Farmers' roadblocks continue for 8th day

Today is the 8th day of the mass peasants’ mobilizations. The governmental bid of a special 500-milion euros plan was rejected by the farmers who intensify the struggle with more roadblocks across the country.

Thousands of tractors continue to block the Athens-Thessaloniki national highway at Tempi, central Greece, and the intersections of Mikrothebes and Nikaia near the city of Larissa. Blockades also continue in Northern Greece, at the border crossings of Promachonas, Exochi, Evzoni, Doirani as well as at the Kipi east border post in Evros. In southern Greece the farmers have announced that they will block the bridge at isthmus strait cutting of Peloponisos from central and northern Greece, while mobilizations also take place in Crete.

Aleka Papariga on Sunday January 25 visited a farmers' blockade in the central Thessaly province, and spoke with the farmers and conveyed the solidarity and support of KKE. Aleka Papariga commenting to the press about the farmers’ mobilizations underscored that "Throughout Greece, from the north to the south, and of course, here in Thessaly, there are blockades are poor and middle-income farmers who are suffering from the Common Agricultural Policy (CAP) and the policy by the government, who obey the European Union's orders". She also noted that "For us there are no blue, green or red blockades. Among the protestors are people that follow different paths, vote for different parties and have some differences in their demands, but this is an issue that the farmers will solve by themselves. We support all the blockades and we don't make any distinctions," she said.

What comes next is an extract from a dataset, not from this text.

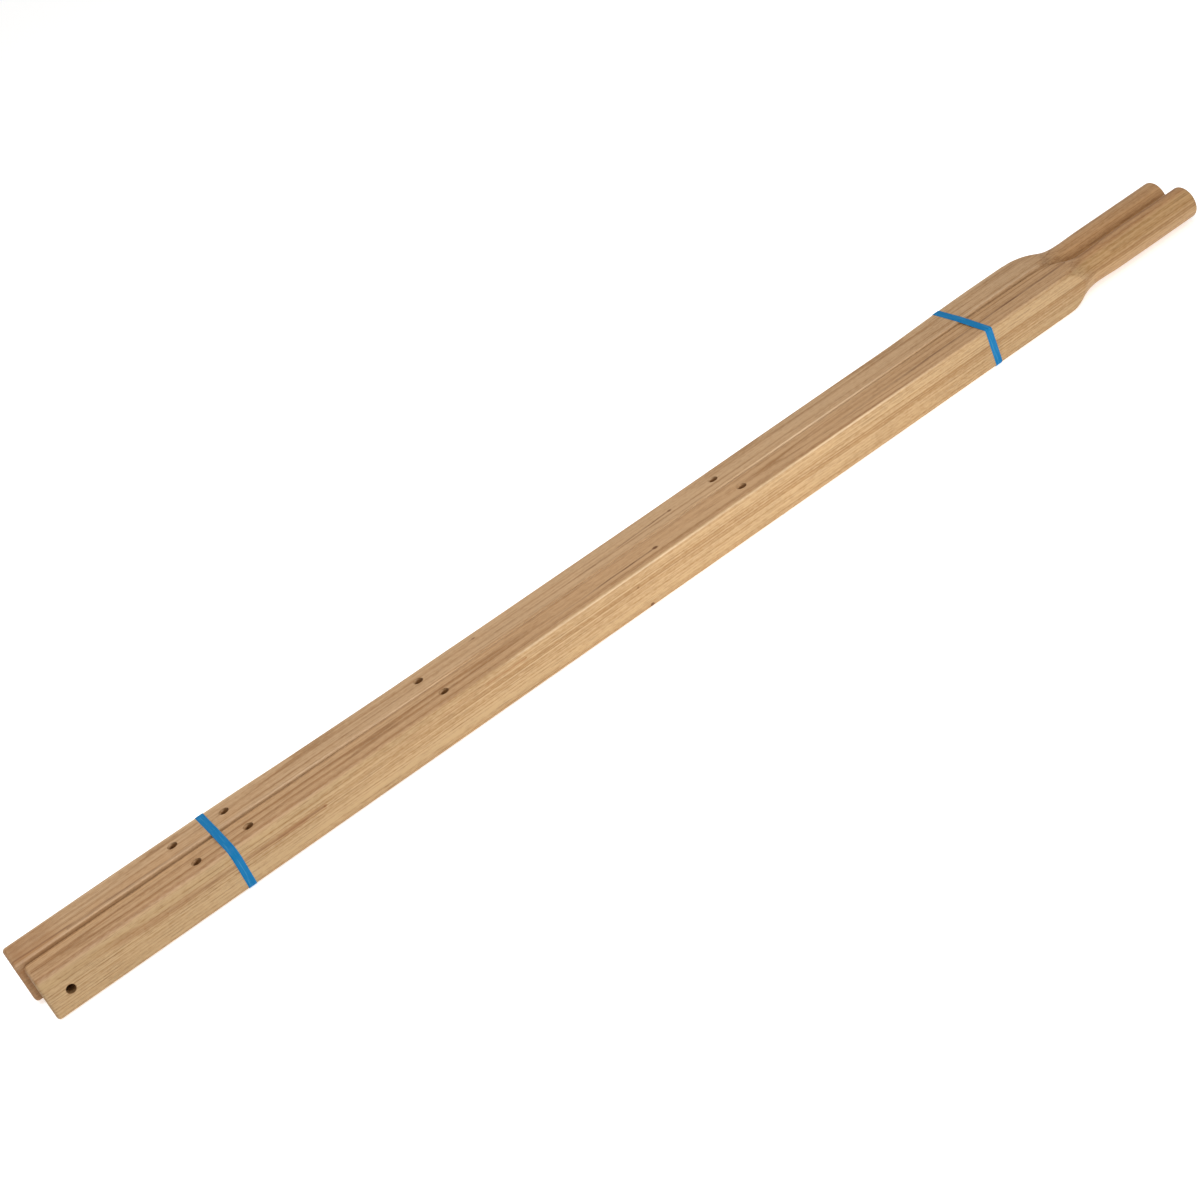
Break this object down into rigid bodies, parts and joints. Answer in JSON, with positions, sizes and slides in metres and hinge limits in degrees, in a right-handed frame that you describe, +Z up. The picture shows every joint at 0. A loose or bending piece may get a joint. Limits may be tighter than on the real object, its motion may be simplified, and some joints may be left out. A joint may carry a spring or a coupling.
{
  "type": "wheelbarrow shaft bundle",
  "caption": "Bundle of straight square-section ash wheelbarrow shafts with turned round grips and cross-drilled bolt holes, held side by side by flat blue plastic packing straps.",
  "frame": {"origin": "middle of the pair's length, on the plane where the two shafts meet, at the height of the straps' underside, which is what the pair rests on", "axes": "+X along the shafts from the drilled ends towards the grips, +Y from the left shaft towards the right shaft, +Z up"},
  "size_m": [1.507, 0.0916, 0.0461],
  "materials": {
    "ash": "planed and sanded, bare or lightly oiled, straight grain",
    "strap": "embossed polypropylene strapping, low sheen"
  },
  "bodies": {
    "root": {"left_shaft": "ash", "right_shaft": "ash", "front_strap": "strap", "rear_strap": "strap"}
  },
  "joints": []
}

The KKE general secretary also condemned the recent sentence by a court of farmers because of their participation in previous mobilizations and underlined that the farmers' struggle must be also associated with the struggle for democratic and unions' freedom.

The farmers' protests are behind held in demand of guaranteed minimum prices for their products, increased pensions, and abolition or reduction of the Value Added Tax (VAT), lower fuel prices and others .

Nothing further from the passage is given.